The tattoo lasted three days before it started to peel around the edges. I completely removed the tattoo with isopropyl alcohol after four days of wear because the peeling started to make my skin itchy and uncomfortable.
The upload and checkout process with Tattify is a little wonky. Many of these services seem to be bootstrapping themselves into operation. We aren’t too picky about the technology, as long as it works. The pricing details were a bit confusing. For example, one location says a medium sized tattoo is 20 square inches, but after uploading the size indicated for a medium tattoo is 12 square inches. We were a little confused but able to order and checkout without too much trouble.
Tattify sent their tattoo without a special solution. The picture above shows Temporary Ink and Tattify side-by-side. There is no discernible difference between the printed quality of the two tattoos. Application-wise, the process was exactly the same (sans solution). The tattoo appeared shiny and creased easily without solution.
I felt pretty uncomfortable wearing this tattoo. It was a similar feeling to wearing Saran wrap on my skin because of the tattoo’s heavy shine and creasing. I couldn’t imagine leaving this tattoo on my arm for more than a couple hours, so I applied Temporary Ink’s solution over it to see if that made a difference.
Applying the solution left the tattoo shine-free and more comfortable on my skin. Many of my friends thought this tattoo was real. Again, I was impressed with the quality of the colors and line work. Using the solution, Tattify and Temporary Ink have a similar level of quality, if not the same. The only downside to Tattify is that they do not send a special solution, so I must review Tattify’s tattoo as is (without the applied solution).

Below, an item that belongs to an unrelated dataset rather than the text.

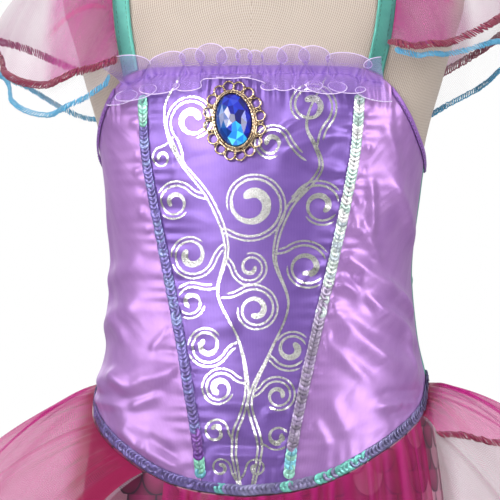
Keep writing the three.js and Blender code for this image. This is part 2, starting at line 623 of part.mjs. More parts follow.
// Overlay: soft gathers close to the front of the skirt
function overlayPoint(u, v) {
  const angle = lerp(OVERLAY.start, OVERLAY.end, u);
  const down = Math.max(v, 0);
  const hem = OVERLAY.hemZ + OVERLAY.fall * (u - 0.4) ** 2;
  const wave = OVERLAY.depth * (1 + Math.sin(2 * Math.PI * OVERLAY.waves * u + 1.3 * Math.sin(5 * u)));
  const stand = CLOTH / 2 + SEAM_GAP + ORGANZA / 2 + (OVERLAY.stand + wave) * down ** 0.7;
  return bodyPoint(SKIRT, angle, lerp(bottomEdge(angle) - 2 * SKIRT_DROP, hem, down), stand);
}
add('overlay_front', wall(26, 5, ORGANZA, overlayPoint), magentaOrganza);

// Brooch: a plate edged with open loops, a bezel and a faceted stone, on the centre panel
const brooch = new THREE.Group();
const outward = satinPoint(BROOCH.angle, BROOCH.z, 10).sub(satinPoint(BROOCH.angle, BROOCH.z, 0)).normalize();
const upright = up.clone().addScaledVector(outward, -up.dot(outward)).normalize();
const aslant = upright.applyAxisAngle(outward, degToRad(BROOCH.lean));
const turned = new THREE.Matrix4().makeBasis(aslant.clone().cross(outward), aslant, outward);
brooch.quaternion.setFromRotationMatrix(turned);
brooch.position.copy(satinPoint(BROOCH.angle, BROOCH.z, ON_PANEL + BROOCH.seat));
dress.add(brooch);

const oval = (half, high, turn) => (
  new THREE.Vector2(half * Math.cos(2 * Math.PI * turn), high * Math.sin(2 * Math.PI * turn))
);
const ovalRing = (half, high, height, shift = 0) => around(BROOCH.stoneSides).map((turn) => {
  const p = oval(half, high, turn + shift / BROOCH.stoneSides);
  return place(p.x, p.y, height);
});

const loopOutline = around(BROOCH.loops * BROOCH.sidesPerLoop).map((turn) => {
  const bulge = 0.35 + 0.65 * Math.abs(Math.cos(Math.PI * BROOCH.loops * turn)) ** 0.6;
  const reach = BROOCH.loopRadius * bulge;
  return oval(BROOCH.loopHalf + reach, BROOCH.loopHigh + reach, turn);
});
const loopShape = new THREE.Shape(loopOutline);
for (const turn of around(BROOCH.loops)) {
  const centre = oval(BROOCH.loopHalf, BROOCH.loopHigh, turn);
  const rim = around(BROOCH.holeSides).map((part) => oval(BROOCH.holeRadius, BROOCH.holeRadius, part));
  const hole = rim.map((point) => point.add(centre));
  loopShape.holes.push(new THREE.Path(hole));
}
const plateShape = new THREE.ExtrudeGeometry(loopShape, { depth: BROOCH.plate, bevelEnabled: false });
add('brooch_setting', plateShape, goldPlate, brooch);

const stoneFoot = BROOCH.plate + SEAM_GAP;
const bezelRings = (grow) => [stoneFoot, stoneFoot + BROOCH.bezelHeight].map((height) => (
  ovalRing(BROOCH.stoneHalf + grow, BROOCH.stoneHigh + grow, height)
));
const bezelShape = solidBetween(bezelRings(SEAM_GAP + BROOCH.bezelWide), bezelRings(SEAM_GAP), true);
add('brooch_bezel', bezelShape, goldPlate, brooch);

const stoneShape = solidThrough(STONE.map(({ size, height, shift }) => (
  ovalRing(BROOCH.stoneHalf * size, BROOCH.stoneHigh * size, stoneFoot + BROOCH.stoneHeight * height, shift)
)));
add('brooch_gem', stoneShape, blueGem, brooch);

export default dress;
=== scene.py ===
# %% [markdown]
# # A child's princess costume dress on a dress form
# The real thing is a satin bodice with a foil-printed centre panel, sequin braid over its seams, a gathered
# organza frill at the neck, two-layer organza flounces at the shoulders and hips, and a long skirt with a
# fish-scale print. It hangs on a beige jersey-covered form. The solids of the part hold the garment's true
# shape. This file follows the same sections and tables, and makes finer cloth from them.

import math

import bmesh
import bpy
import numpy as np
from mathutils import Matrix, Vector


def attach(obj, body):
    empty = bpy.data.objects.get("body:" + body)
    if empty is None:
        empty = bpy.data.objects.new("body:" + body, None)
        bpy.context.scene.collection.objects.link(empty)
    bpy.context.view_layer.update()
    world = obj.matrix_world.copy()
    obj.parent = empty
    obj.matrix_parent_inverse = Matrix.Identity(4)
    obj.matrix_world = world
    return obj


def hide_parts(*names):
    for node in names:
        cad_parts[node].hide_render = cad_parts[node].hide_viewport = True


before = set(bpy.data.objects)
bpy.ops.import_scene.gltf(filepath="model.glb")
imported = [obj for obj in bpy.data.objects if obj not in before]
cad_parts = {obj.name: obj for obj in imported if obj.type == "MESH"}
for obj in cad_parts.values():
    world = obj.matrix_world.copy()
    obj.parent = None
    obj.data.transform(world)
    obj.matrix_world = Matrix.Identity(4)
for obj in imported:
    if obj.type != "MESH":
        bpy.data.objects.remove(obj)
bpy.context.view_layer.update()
MM = 0.001
Z_AXIS = np.array([0.0, 0, 1])

# %% [markdown]
# ## Camera, floor and light
# The photograph is a close-up from straight ahead, a little to the wearer's left, on pure white. A long
# lens keeps upright lines parallel. Soft lights give satin its broad bands of shine, and a darker ring
# round the horizon of the world gives the foil and the sequins something to mirror.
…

The Tattify tattoo (with solution) lasted six days before it started peeling. This tattoo actually lasted longer than Temporary Ink’s, probably because it experienced less stretching than the tattoo on my back.

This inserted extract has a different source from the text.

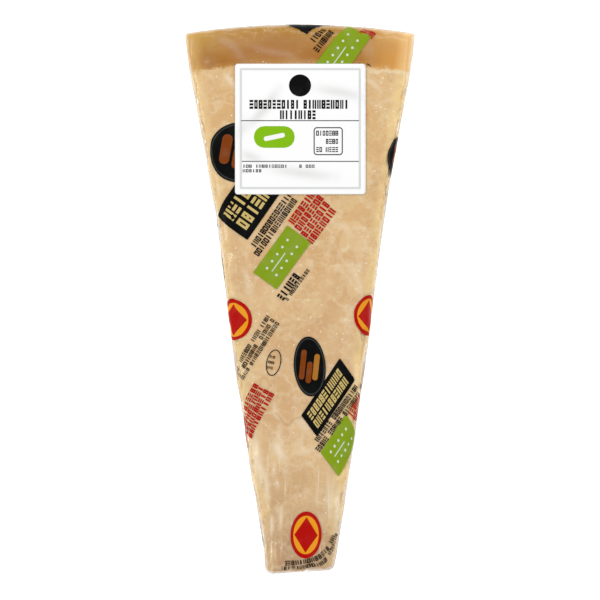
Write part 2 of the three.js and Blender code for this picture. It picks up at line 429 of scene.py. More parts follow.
def make_flakes():
    """Each scoop is the middle, the reach and the depth of a shallow bowl."""
    draws = seeded_random(FLAKE_SEED)

    def between(low, high):
        return low + (high - low) * next(draws)

    made = []
    for i in range(EDGE_FLAKES + WALL_FLAKES):
        y = between(TIP_Y + FLAKES_ABOVE_TIP, CROWN_Y - FLAKES_BELOW_CROWN)
        side = -1 if next(draws) < 0.5 else 1
        on_edge = i < EDGE_FLAKES
        z = THICKNESS - EDGE_FLAKE_DROP if on_edge else between(WALL_FLAKE_LOW, THICKNESS - WALL_FLAKE_DROP)
        kind = EDGE_FLAKE if on_edge else WALL_FLAKE
        made.append((side * (side_x(y) - ON_SIDE), y, z, between(*kind["reach"]), between(*kind["depth"])))
    for i in range(END_FLAKES):
        x = between(-END_SPREAD, END_SPREAD) * side_x(TIP_Y)
        z = between(END_FLAKE_LOW, THICKNESS - END_FLAKE_DROP)
        made.append((x, tip_line_y(x), z, between(*END_FLAKE["reach"]), between(*END_FLAKE["depth"])))
    return made


def flake_depth(points):
    """How deep the scoops cut at each point."""
    deepest = np.zeros(len(points))
    for x, y, z, reach, depth in make_flakes():
        away = np.linalg.norm(points - (x, y, z), axis=1) / reach
        deepest = np.maximum(deepest, depth * np.clip(1 - away ** 2, 0, None))
    return deepest


print(len(make_flakes()), "scoops, the deepest", round(max(flake[4] for flake in make_flakes()), 2), "mm")

# %% Run the section round the outline
FACE_WAVE = 0.18
LONG_WAVE = {"along": 11.3, "across": 9.1, "skew": 31.0, "share": 0.7}
SHORT_WAVE = {"along": 6.3, "across": 4.7, "share": 0.2}
EDGE_SWING = {"long": 12.7, "short": 5.1, "share": 0.6, "sides": 1.8}
SAME = 1e-3


def face_wave(x, y):
    """The slow wander of the wire that cut the face."""
    long = np.sin(y / LONG_WAVE["along"]) * np.cos(x / LONG_WAVE["across"] - y / LONG_WAVE["skew"])
    short = np.sin(x / SHORT_WAVE["across"] + y / SHORT_WAVE["along"])
    most = LONG_WAVE["share"] + SHORT_WAVE["share"]
    return -FACE_WAVE * (most + long * LONG_WAVE["share"] + short * SHORT_WAVE["share"])


def section_rings(rim, back, back_edge, wall, top_edge, face):
    """Inset, share of the way to the spine and height of every ring, for every point of the outline."""
    x, y = rim[:, 0:1], rim[:, 1:2]
    towards_rind = smooth((y - (CROWN_Y - SIDE_BELOW_CROWN)) / (SIDE_BELOW_CROWN / 2))
    bulge = SIDE_BULGE + (RIND_BULGE - SIDE_BULGE) * towards_rind
    start = np.where(x > 0, EDGE_SWING["sides"], 0.0)
    swing = np.sin(y / EDGE_SWING["long"] + start) + EDGE_SWING["share"] * np.sin(y / EDGE_SWING["short"] + x)
    edge = TOP_EDGE * (1 + TOP_EDGE_SWING * swing)
    none = np.zeros_like(x)
    rings = []

    def add(inset, share, z):
        belly = bulge * ((z - HALF) / HALF) ** 2
        rings.append((belly + inset, none + share, none + z))

    for k in range(back):
        add(BACK_EDGE, 1 - k / back, none)
    for angle in np.linspace(0, math.pi / 2, back_edge + 1):
        add(BACK_EDGE * (1 - math.sin(angle)), 0, none + BACK_EDGE * (1 - math.cos(angle)))
    for k in range(1, wall):
        add(none, 0, BACK_EDGE + (THICKNESS - edge - BACK_EDGE) * k / wall)
    for angle in np.linspace(0, math.pi / 2, top_edge + 1):
        add(edge * (1 - math.cos(angle)), 0, THICKNESS - edge * (1 - math.sin(angle)))
    for k in range(1, face + 1):
        add(edge, k / face, none + THICKNESS)
    return [np.hstack(column) for column in zip(*rings)]


def carved(points):
    """Takes the scoops off the wall and the edge of the face, and lets the cut face wander a little."""
    x, y, z = points.T
    beyond = np.maximum(abs(x - LABEL_MIDDLE[0]), abs(y - LABEL_MIDDLE[1])) - LABEL_SIZE / 2
    free = np.where(z > HALF, smooth(beyond / LABEL_FADE), 1.0)
    bite = free * smooth((z - BACK_EDGE) / FLAKE_FADE) * flake_depth(points)
    upright = smooth((z - (THICKNESS - TOP_EDGE)) / TOP_EDGE)
    inwards = np.column_stack([-x, np.clip(y, SPINE_LOW, SPINE_HIGH) - y])
    inwards /= np.maximum(np.linalg.norm(inwards, axis=1, keepdims=True), SAME)
    sideways = inwards * (bite * (1 - upright))[:, None]
    down = -bite * upright + upright * free * face_wave(x, y)
    return points + np.column_stack([sideways, down])


def new_object(name, points, faces):
    """A mesh object from points in millimetres, with doubled points merged."""
    mesh = bpy.data.meshes.new(name)
    mesh.from_pydata((np.asarray(points) * MM).tolist(), [], [tuple(face) for face in faces])
    work = bmesh.new()
    work.from_mesh(mesh)
    bmesh.ops.remove_doubles(work, verts=work.verts, dist=SAME * MM)
    work.to_mesh(mesh)
    work.free()
    mesh.shade_smooth()
    return add_object(name, mesh)


def wedge_skin(name, step, back, back_edge, wall, top_edge, face):
    """The closed skin of the wedge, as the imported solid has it, with finer steps."""
    rim = wedge_outline(step)
    inset, share, z = section_rings(rim, back, back_edge, wall, top_edge, face)
    x, y = rim[:, 0:1], rim[:, 1:2]
    home_y = np.clip(y, SPINE_LOW, SPINE_HIGH)
    reach = np.hypot(x, y - home_y)
    part = (inset * (1 - share) + reach * share) / reach
    flat = np.stack([x - x * part, y + (home_y - y) * part, z], axis=-1)
    points = carved(flat.reshape(-1, 3))
    count, ring_count = z.shape
    faces = []
    for i in range(count):
        here, after = i * ring_count, ((i + 1) % count) * ring_count
        faces += [(here + k, after + k, after + k + 1, here + k + 1) for k in range(ring_count - 1)]
    return new_object(name, points, faces)


wedge = wedge_skin("wedge_form", step=0.7, back=12, back_edge=5, wall=38, top_edge=9, face=30)
print("the form has", len(wedge.data.polygons), "faces")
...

One important detail worth noting about Tattify is how much we loved their email communication. They really made us excited about our impending tattoo shipment with a hilarious email confirmation notice (see below). While their website could use some work and a more professional look, they genuinely seem to care about their role as tattoo provider and have a scrappy attitude that we really enjoyed.
Sticker You claims to have been doing this since 2008, and they do seem to have the process down. Their website looks like it was, in fact, birthed in 2008. But it has tools to help you understand the size you’re getting. You can change the size on the fly, and the site will preserve your ratio as you change its size. If you’ve never ordered one of these before, this is really helpful. That said, we were unsure if our tattoo would look good because the preview image it presented to us was pretty bad (and even flickered and disappeared at times), and the number of die cut options they offer are confusing. At times, I wasn’t sure I was ordering the right thing. They offered me a 10% discount with a timer running, but I didn’t ultimately know how to take advantage of the discount. All of these missteps could encourage users to abandon their cart before purchasing.

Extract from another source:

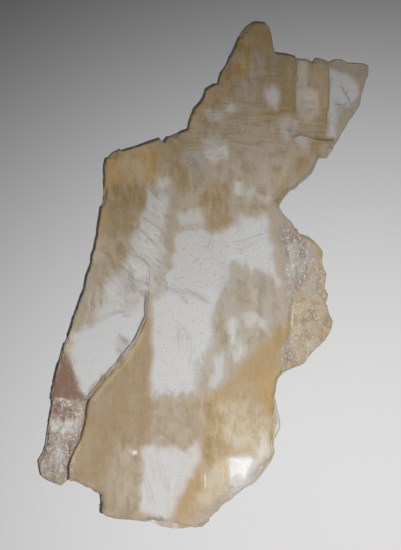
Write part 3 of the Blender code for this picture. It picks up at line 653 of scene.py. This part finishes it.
def coverage(x, y, outline, softness):
    """How far inside a pixel outline each point lies: 0 outside, 1 inside, soft between."""
    corners = np.array([plate_xy(*corner) for corner in outline])
    following = np.roll(corners, -1, 0)
    share = np.zeros(x.shape)
    close = close_to(x, y, corners, softness * PIXEL)
    x, y = x[close], y[close]
    nearest = distance_to(x, y, corners, following)
    inside = np.zeros(x.shape, bool)
    for (ax, ay), (bx, by) in zip(corners, following):
        if ay != by:
            inside ^= ((ay > y) != (by > y)) & (x < (y - ay) * (bx - ax) / (by - ay) + ax)
    signed = np.where(inside, nearest, -nearest)
    share[close] = smooth(0.5 + signed / (softness * PIXEL))
    return share


def stroke_share(x, y, points, width):
    """How much of a stroke covers each point: 1 on its line, less towards its sides and ends."""
    places = [plate_xy(*point) for point in points]
    edge = STROKE_EDGE_PX + STROKE_SOFTNESS * width
    share = np.zeros(x.shape)
    close = close_to(x, y, places, (width + edge) * PIXEL)
    x, y = x[close], y[close]
    aside = distance_to(x, y, places[:-1], places[1:]) / PIXEL
    ends = np.minimum(*[distance_to(x, y, [place], [place]) for place in (places[0], places[-1])])
    taper = smooth(STROKE_END_SHARE + ends / (STROKE_TAPER_PX * PIXEL))
    share[close] = taper * smooth(0.5 + (width / 2 - aside) / edge)
    return share


def fine_mesh(node):
    """The node's mesh, cut along a grid of planes and finer near the strokes."""
    shape = bmesh.new()
    shape.from_mesh(node.data)
    bmesh.ops.remove_doubles(shape, verts=shape.verts, dist=WELD)
    flat = math.radians(FLAT_DEG)
    bmesh.ops.dissolve_limit(shape, angle_limit=flat, verts=shape.verts, edges=shape.edges)
    for axis in (0, 1):
        across = Vector((axis == 0, axis == 1, 0))
        for plane in np.arange(CAD_BOX[0][axis] + CELL, CAD_BOX[1][axis], CELL):
            everything = [*shape.verts, *shape.edges, *shape.faces]
            bmesh.ops.bisect_plane(
                shape, geom=everything, dist=WELD, plane_co=across * plane, plane_no=across
            )
    bmesh.ops.triangulate(shape, faces=shape.faces)
    round_folds(shape)
    for _ in range(STROKE_PASSES):
        split_near_strokes(shape)
    bmesh.ops.dissolve_degenerate(shape, dist=WELD, edges=shape.edges)
    bmesh.ops.triangulate(shape, faces=shape.faces)
    for face in shape.faces:
        face.smooth = True
    mesh = bpy.data.meshes.new("selenite")
    shape.to_mesh(mesh)
    shape.free()
    mesh.validate()
    return mesh


def height_around(vert):
    """How much height the faces around a point span."""
    heights = [corner.co.z for face in vert.link_faces for corner in face.verts]
    return max(heights) - min(heights)


def round_folds(shape):
    """Rounds shallow folds and steps, at the upper points whose faces span little height."""
    upper = [vert for vert in shape.verts if vert.co.z > UNDERSIDE]
    soft = [vert for vert in upper if height_around(vert) < LOW_STEP]
    for _ in range(FOLD_PASSES):
        bmesh.ops.smooth_vert(
            shape, verts=soft, factor=FOLD_SHARE, use_axis_x=True, use_axis_y=True, use_axis_z=True
        )


def split_near_strokes(shape):
    """Halves the upper edges that lie on a stroke, so that the mesh can carry it."""
    edges = [edge for edge in shape.edges if edge.calc_length() > STROKE_CELL]
    middles = np.array([(edge.verts[0].co + edge.verts[1].co) / 2 for edge in edges])
    x, y, z = middles.T
    near = np.zeros(len(edges), bool)
    for _, width, _, points in STROKES:
        near |= stroke_share(x, y, points, width + STROKE_REACH_PX) > 0
    near &= z > UNDERSIDE
    chosen = [edge for edge, taken in zip(edges, near) if taken]
    bmesh.ops.subdivide_edges(shape, edges=chosen, cuts=1)
    bmesh.ops.triangulate(shape, faces=shape.faces)


def relief(x, y):
    """The height that each point of the upper faces gains."""
    height = layered(x, y, RELIEF)
    crumbs = layered(x, y, CRUMBS) - CRUMB_SINK
    for amount, softness, outline in ROUGH:
        height += amount * coverage(x, y, outline, softness) * crumbs
    return height


def paint(mesh):
    """Raises the relief and stores tint, clarity, frosting and the patterns' strengths."""
    count = len(mesh.vertices)
    places = np.empty(count * 3, np.float32)
    mesh.vertices.foreach_get("co", places)
    places = places.reshape(-1, 3).astype(float)
    x, y, z = places.T
    lift = relief(x, y) * smooth((z - UNDERSIDE) / RELIEF_FADE)
    places[:, 2] = np.minimum(z + lift - TOP_ROOM * (z > UNDERSIDE), CAD_BOX[1].z)
    mesh.vertices.foreach_set("co", places.astype(np.float32).ravel())

    wander_x = layered(x, y, WANDER_X)
    wander_y = layered(x, y, WANDER_Y)
    tint = np.tile(np.array(HAZE[0]), (count, 1))
    clarity = np.full(count, HAZE[1])
    frost = np.full(count, HAZE[2])

    def lay(look, share):
        colour, clear, rough = look
        tint[:] += share[:, None] * (np.array(colour) - tint)
        clarity[:] += share * (clear - clarity)
        frost[:] += share * (rough - frost)

    for look, softness, strength, outline in ZONES:
        ease = min(1.0, softness / FULL_WANDER_PX)
        soft = ZONE_SOFTNESS * softness
        lay(look, strength * coverage(x + wander_x * ease, y + wander_y * ease, outline, soft))
    for look, width, strength, points in STROKES:
        bent = STROKE_BEND * wander_x
        lay(look, strength * stroke_share(x + bent, y + bent, points, width))
    under = z < UNDERSIDE
    tint[under] = 1
    clarity[under] = 1
    frost[under] = CLEAR[2]

    colours = mesh.color_attributes.new("tint", "FLOAT_COLOR", "POINT")
    rgba = np.ones((count, 4), np.float32)
    rgba[:, :3] = tint
    colours.data.foreach_set("color", rgba.ravel())
    store(mesh, "clarity", clarity)
    store(mesh, "frost", frost)
    for name, patches in (
        ("streaked", STREAKED), ("plumed", PLUMED), ("patchy", PATCHY), ("painted_glitter_share", PAINTED_GLITTER_PATCHES),
        ("flecked", FLECKED),
    ):
        amount = np.zeros(count)
        for softness, strength, outline in patches:
            share = coverage(x + wander_x, y + wander_y, outline, softness)
            amount = np.maximum(amount, strength * share)
        amount[under] = 0
        store(mesh, name, amount)


def store(mesh, name, values):
    """Keeps one number for each vertex."""
    stored = mesh.attributes.new(name, "FLOAT", "POINT")
    stored.data.foreach_set("value", values.astype(np.float32))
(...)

The one big difference with Sticker You is that they focus on selling you an entire sheet of paper with as many tattoos as you can cram on there. This is great if you are ordering a small tattoo because you can get a lot of duplicates or upload multiple, different images. Even a medium-sized tattoo (4″x6″) will easily double up on one page, so you are definitely getting your money’s worth. Who doesn’t want a backup or two in case the application on your skin doesn’t go well?
Application was straightforward, and the tattoo’s colors looked good. Sticker You didn’t provide a fixative, but I ended up applying some fixative liquid from Momentary Ink’s packaging, which really made it look like a “real” tattoo. The tattoo lasted for 3-4 days before starting to crack and wear. (The fixative probably helped it last longer.)
The upload process was straightforward on the Momentary Ink website, which seemed to have some of the better tools among the services we tried. We were very excited to open our package from Momentary Ink because they had the most professional packaging. They even provided a unique “Real Teal” fixative solution and some very cute finger condoms for application that lends the packaging extra credibility. However, upon opening the package, we were disappointed to find that the quality of our printed tattoo was seriously lacking. The line work was jagged and spotty, especially the finer lines in our drawing.
We wondered if the error could have been ours. Did we check a box we shouldn’t have when uploading? Things can go wrong with any service, so we inquired via customer service about the poor printing quality. A Momentary Ink representative was very kind and promised to try again at no cost. We sent them the same file we had previously sent (the same file we sent to all of these services), and they shipped us another order. Unfortunately, the second order had the same issue — poor printing quality of the finer lines in our drawing. We ultimately did not apply the tattoos we received from Momentary Ink and can’t recommend the service based on our experience. That said, we think everything else about their service feels top notch.
Verdict: Temporary Ink Wins
Temporary Ink’s solution makes a world of difference. The solution makes the tattoo appear real, and the line work and color showed up well. We recommend ordering a small- to medium-sized tattoo and applying it on your forearm or calf. A smaller-sized tattoo will probably crease less and last longer. Tattify has a cheeky website and offers good quality tattoos but without offering a fixative solution, which we feel is the thing that will make your tattoo last the longest. If you’re really price conscious or want to get as many small tattoos as possible for the money, Sticker You might be for you.
Services We Didn’t Try
We were initially excited to try Inkbox because they promise a “two-week tattoo,” but at the time of our research they had not finished building the custom-tattoo upload area of their site. We were also hoping to try Tattly, a Brooklyn-based maker of temporary tattoos. They got a phenomenal write-up in the NY Times, but we found out they don’t offer a self-service option for designing and uploading your own tattoos. They are also a bulk-ordering service. Minimum orders start at 500 tattoos and $4,000. We’re guessing that is on the far side of what you are hoping to pay for a custom tattoo. ? There are also services like Temporary Tattoos that you can use if you want to purchase hundreds of tattoos for an event or a wedding, but our goal with this project was to find a place where we can order temporary tattoos of our own handmade art on a whim, so we only considered services that would sell us one solitary tattoo.
Note: This article was a group effort. Our anime artist Michelle was the skin guinea pig for Temporary Ink and Tattify, and Eric slapped Sticker You on his arm; both of us wrote the review and came to a conclusion about our favorite services together.